Founders pursuing this model must be disciplined about customer acquisition spend, obsessive about retention, and willing to start with manual processes that can be automated later. For entrepreneurs evaluating the bootstrapped path, the question is not whether profitability without capital is possible—clear examples exist in hiring platforms and adjacent marketplaces—but whether the slower growth and narrower scope align with personal goals. For many founders, especially those who have experienced the pressure of managing investor expectations or burning through large budgets with uncertain returns, bootstrapping proves to be the more sustainable and satisfying path.
Frequently Asked Questions
How long does it typically take for a bootstrapped hiring platform to reach profitability?
Most reported examples suggest twelve to twenty-four months from launch to positive unit economics, depending heavily on the initial customer segment and pricing model. Platforms targeting high-value transactions (like senior engineering placements) often reach profitability faster than those competing on transaction volume.
Can a bootstrapped hiring platform ever compete with VC-backed giants?
Not in the same markets, but in vertical niches and underserved geographies they often can.
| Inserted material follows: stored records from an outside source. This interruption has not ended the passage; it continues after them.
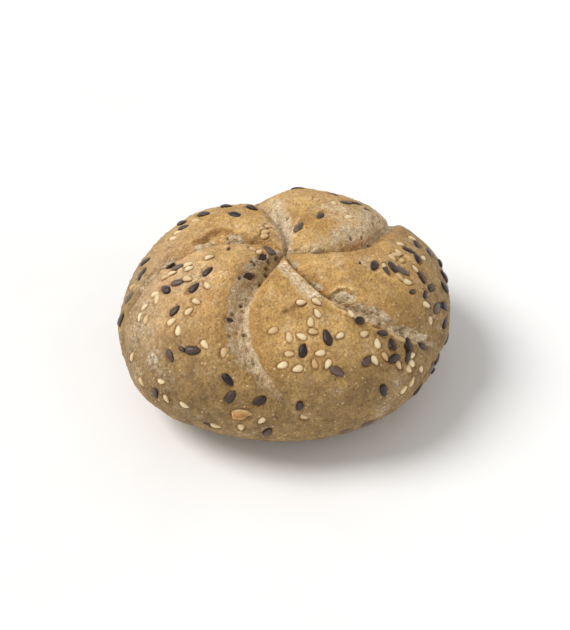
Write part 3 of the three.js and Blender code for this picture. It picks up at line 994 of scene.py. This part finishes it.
def seed_on_crust(tree, kind, seat, rng):
    """One seed's points where it lies on the finished crust."""
    reach = Vector(seat["point"] * MM)
    ray = (reach - Vector(HUB * MM)).normalized()
    found, *_ = tree.ray_cast(reach + ray * RAY_LEAD, -ray, 2 * RAY_LEAD)
    place = np.array(found) / MM if found else seat["point"]
    size = rng.uniform(*SEED_GROWTH) * seat["size"]
    points, faces, edge = drop_mesh(kind, rng)
    points = points * size
    if kind == "kernel":
        points = points + layered(points[:, None] + KERNEL_SHIFTS, KERNEL_RAGGED)
    lift = seat["lift"] + SEED_LIFTS[kind] + rng.uniform(*LIFT_SPREAD)
    along = seat["along"] + seat["outward"] * rng.uniform(-SEED_TIP, SEED_TIP)
    outward = seat["outward"] + seat["aside"] * rng.uniform(-SEED_ROLL, SEED_ROLL)
    leaned = seed_frame(place, along, outward)
    axes = np.stack([leaned["along"], leaned["aside"], leaned["outward"]])
    return points @ axes + place + seat["outward"] * lift, faces, edge


def make_seeds(name, kind, seats, tree, material, rng):
    """One piece that holds all the seeds whose seats are given."""
    points, faces = [], []
    masks = {"edge": [], "tone": [], "dust": []}
    count = 0
    for seat in seats:
        seed_points, seed_faces, edge = seed_on_crust(tree, kind, seat, rng)
        points.append(seed_points)
        faces += [[index + count for index in face] for face in seed_faces]
        count += len(seed_points)
        masks["edge"].append(edge)
        masks["tone"].append(np.full(len(seed_points), rng.uniform(0, 1) ** TONE_POWER))
        masks["dust"].append(np.full(len(seed_points), rng.uniform(0, 1) ** DUST_POWER))
    piece = mesh_from(name, np.concatenate(points), faces, material)
    for mask, values in masks.items():
        set_mask(piece.data, mask, np.concatenate(values))
    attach(piece, "root")
    return piece


# ---- seeds strewn over the hidden sides

STREW_BEARINGS = (5, 205)
STREW_TILTS = (55, 100)
CLUSTERS = 19
CLUSTER_SPREAD = (11, 8)  # of the seeds round a cluster's middle, in bearing and in tilt
FRONT = np.array([0, -0.73, 0.68])  # the way that the side that shows looks
FACING_AWAY = -0.12  # the most that a strewn seed may look that way
NEAREST_SEEDS = 3.4


def strewn_seats(taken, count, rng):
    """Places for more seeds, in loose clusters, none too near another."""
    centres = np.stack([rng.uniform(*STREW_BEARINGS, CLUSTERS), rng.uniform(*STREW_TILTS, CLUSTERS)], 1)
    placed = [seat["point"] for seat in taken]
    seats = []
    while len(seats) < count:
        bearing, tilt = centres[rng.integers(CLUSTERS)] + rng.normal(0, 1, 2) * CLUSTER_SPREAD
        inside = STREW_BEARINGS[0] < bearing < STREW_BEARINGS[1]
        if not inside or not STREW_TILTS[0] < tilt < STREW_TILTS[1]:
            continue
        seat = seat_at(bearing, tilt, rng.uniform(0, 360))
        if seat["outward"] @ FRONT > FACING_AWAY:
            continue
        if min(np.linalg.norm(point - seat["point"]) for point in placed) < NEAREST_SEEDS:
            continue
        placed.append(seat["point"])
        seats.append(seat)
    return seats


# ---- the object

RANDOM_SEED = 20
STREWN_LINSEEDS = 54
STREWN_SESAMES = 62

rng = np.random.default_rng(RANDOM_SEED)
cad_seats = {}
for node in sorted(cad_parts):
    for start, kind in CAD_KINDS.items():
        if node.startswith(start):
            cad_seats[node] = (kind, cad_seat(node))
more_linseeds = [seat_at(*place) for place in MORE_LINSEEDS]
more_sesames = [seat_at(*place) for place in MORE_SESAMES]
shown = [seat for _, seat in cad_seats.values()] + more_linseeds + more_sesames
strewn_linseeds = strewn_seats(shown, STREWN_LINSEEDS, rng)
strewn_sesames = strewn_seats(shown + strewn_linseeds, STREWN_SESAMES, rng)
all_seats = list(cad_seats.values())
all_seats += [("linseed", seat) for seat in more_linseeds + strewn_linseeds]
all_seats += [("sesame", seat) for seat in more_sesames + strewn_sesames]

crust = make_crust(all_seats, crust_material())
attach(crust, "root")
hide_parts("bread_roll")

materials = {"linseed": linseed_material(), "sesame": sesame_material(), "kernel": kernel_material()}
bpy.context.view_layer.update()
tree = BVHTree.FromObject(crust, bpy.context.evaluated_depsgraph_get())
for node, (kind, seat) in cad_seats.items():
    piece = make_seeds("baked_" + node, kind, [seat], tree, materials[kind], rng)
    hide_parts(node)
make_seeds("more_linseeds", "linseed", more_linseeds, tree, materials["linseed"], rng)
make_seeds("more_sesame_seeds", "sesame", more_sesames, tree, materials["sesame"], rng)
make_seeds("strewn_linseeds", "linseed", strewn_linseeds, tree, materials["linseed"], rng)
make_seeds("strewn_sesame_seeds", "sesame", strewn_sesames, tree, materials["sesame"], rng)

# ---- floor, light and camera

SWEEP_RADII = [1.1, 1.2, 1.7, 2.1, 2.35, 2.45]  # metres; level to the second, then it curves up
SWEEP_HEIGHTS = [0, 0, 0.06, 0.25, 0.6, 1.1]
SWEEP_SIDES = 96
CAMERA_ELEVATION = 43.0
CAMERA_DISTANCE = 0.6  # metres
CAMERA_LENS = 104.0
CAMERA_TARGET = Vector(HUB * MM)


def floor_material():
    s = Shader("floor")
    s.finish("Base Color", s.mix(s.noise(60), "floor", "floor shade"))
    s.finish("Roughness", 0.9)
    return s.material


def add_floor():
    """A level floor round the roll, which curves up into a low wall far from it."""
    turns = np.linspace(0, 2 * np.pi, SWEEP_SIDES, endpoint=False)
    ring = np.stack([np.cos(turns), np.sin(turns), np.zeros(SWEEP_SIDES)], axis=-1)
    points = [ring * radius + [0, 0, height] for radius, height in zip(SWEEP_RADII, SWEEP_HEIGHTS)]
    rings = np.arange(len(SWEEP_RADII) * SWEEP_SIDES).reshape(-1, SWEEP_SIDES)
    faces = [rings[0].tolist(), *ring_faces(rings).tolist()]
    floor = mesh_from("floor", np.concatenate(points) / MM, faces, floor_material())


def add_sun(name, towards, strength, spread, tint):
    """A broad light from far away: its place is only the way that it comes from."""
    light = bpy.data.lights.new(name, "SUN")
    light.energy = strength
    light.angle = math.radians(spread)
    light.color = tint
    lamp = add_object(name, light)
    lamp.location = Vector(towards)
    lamp.rotation_euler = Vector(towards).to_track_quat("Z", "Y").to_euler()


def add_world(strength):
    world = bpy.data.worlds.new("studio")
    world.use_nodes = True
    background = world.node_tree.nodes["Background"]
    background.inputs["Color"].default_value = (1, 1, 1, 1)
    background.inputs["Strength"].default_value = strength
    bpy.context.scene.world = world


def add_camera():
    data = bpy.data.cameras.new("camera")
    data.lens = CAMERA_LENS
    camera = add_object("camera", data)
    elevation = math.radians(CAMERA_ELEVATION)
    back = Vector((0, -math.cos(elevation), math.sin(elevation)))
    camera.location = CAMERA_TARGET + back * CAMERA_DISTANCE
    camera.rotation_euler = (-back).to_track_quat("-Z", "Y").to_euler()
    bpy.context.scene.camera = camera


add_floor()
add_world(strength=0.48)
add_sun("key", towards=(-0.62, 0.04, 0.78), strength=2.3, spread=30, tint=(1.0, 0.985, 0.96))
add_camera()
bpy.context.scene.view_settings.view_transform = "Standard"
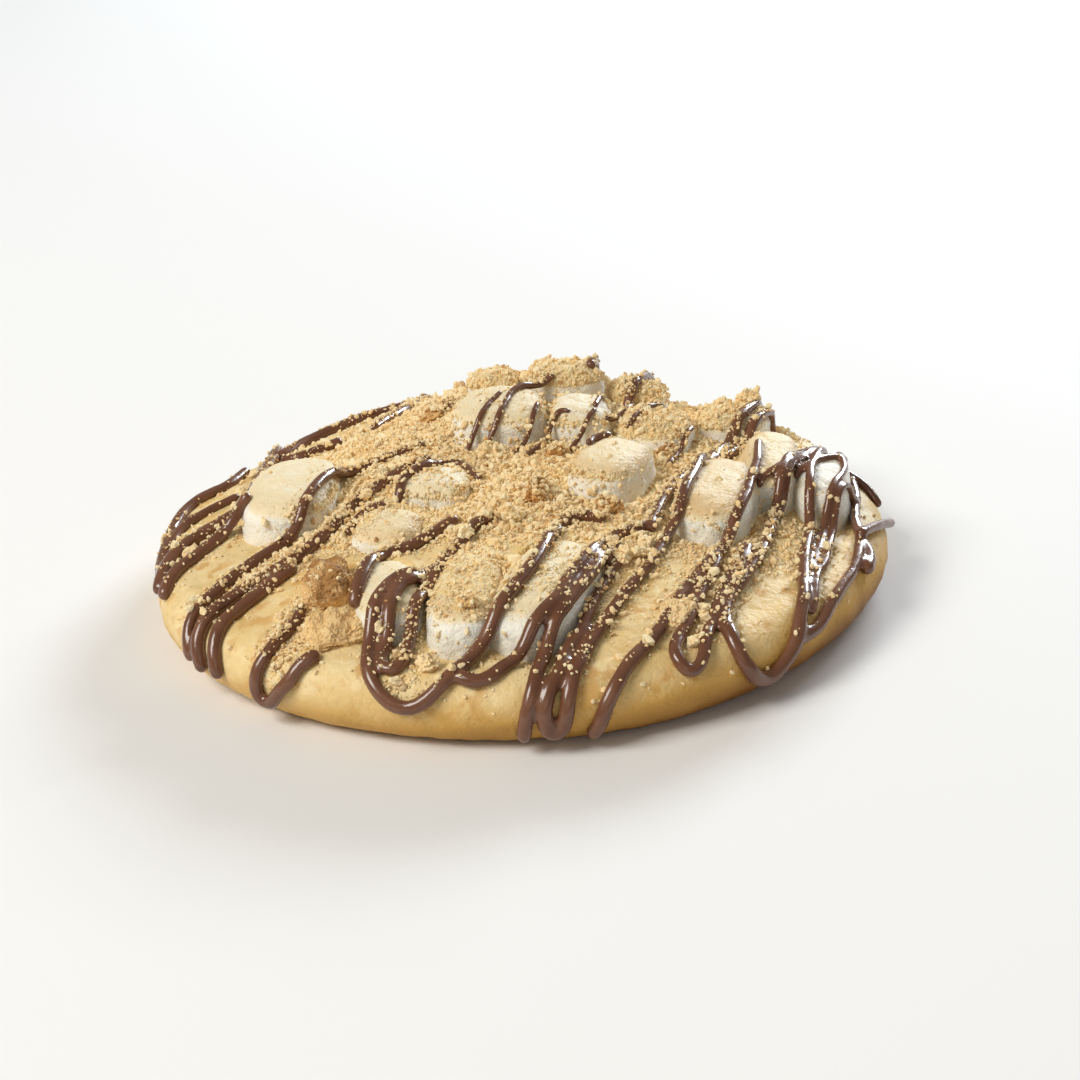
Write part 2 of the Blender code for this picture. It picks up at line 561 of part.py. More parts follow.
def boolean(target, operation, operand):
    """Applies one Boolean to target, with an object or a whole collection."""
    modifier = target.modifiers.new("join", "BOOLEAN")
    modifier.operation = operation
    modifier.solver = "MANIFOLD"
    if isinstance(operand, bpy.types.Collection):
        modifier.operand_type = "COLLECTION"
        modifier.collection = operand
    else:
        modifier.object = operand
    graph = bpy.context.evaluated_depsgraph_get()
    mesh = bpy.data.meshes.new_from_object(target.evaluated_get(graph))
    target.modifiers.clear()
    before = target.data
    target.data = mesh
    bpy.data.meshes.remove(before)


def empty_out(home):
    for obj in list(home.objects):
        bpy.data.objects.remove(obj)


def merged_flat(mesh, left_alone):
    """A bmesh with its flat neighbours merged, except near the places left alone."""
    bm = bmesh.new()
    bm.from_mesh(mesh)
    bmesh.ops.dissolve_degenerate(bm, edges=bm.edges, dist=SHORTEST_EDGE * MM)
    verts = [v for v in bm.verts if all((v.co - spot).length > LEFT_ALONE * MM for spot in left_alone)]
    free = set(verts)
    edges = [e for e in bm.edges if e.verts[0] in free and e.verts[1] in free]
    bmesh.ops.dissolve_limit(bm, angle_limit=math.radians(FLAT_DEGREES), verts=verts, edges=edges)
    bmesh.ops.triangulate(bm, faces=bm.faces)
    return bm


def tidy_mesh(obj):
    """Merges flat neighbours and drops loose scraps and sealed hollows, which share no edge with the rest."""
    left_alone = []
    for _ in range(MERGE_TRIES):
        bm = merged_flat(obj.data, left_alone)
        folded = [e for e in bm.edges if len(e.link_faces) != 2]
        if not folded:
            break
        print(obj.name, "edges folded by merging:", len(folded))
        left_alone += [v.co.copy() for e in folded for v in e.verts]
    left = set(bm.faces)
    bodies = []
    while left:
        body, edge = set(), [left.pop()]
        while edge:
            face = edge.pop()
            body.add(face)
            near = {other for e in face.edges for other in e.link_faces} & left
            left -= near
            edge.extend(near)
        bodies.append(body)
    bodies.sort(key=len, reverse=True)
    for body in bodies[1:]:
        bmesh.ops.delete(bm, geom=list(body), context="FACES")
    bm.to_mesh(obj.data)
    bm.free()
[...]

A bootstrapped platform dominating hiring in one region or profession can maintain sustainable margins and defensible market position, even while larger competitors operate at lower margins nationwide.
What’s the biggest risk a bootstrapped hiring platform faces?
Underfunding of product development. Without capital to invest in sophisticated matching algorithms, mobile apps, and marketing, bootstrapped platforms risk falling behind competitors in features and user experience, even if their economics are healthier.
Should a bootstrapped hiring platform eventually seek investment?
This depends on founders’ goals. Some bootstrapped platforms remain profitable and independent indefinitely. Others seek growth capital once unit economics are proven, to accelerate expansion into adjacent markets. There is no single right answer.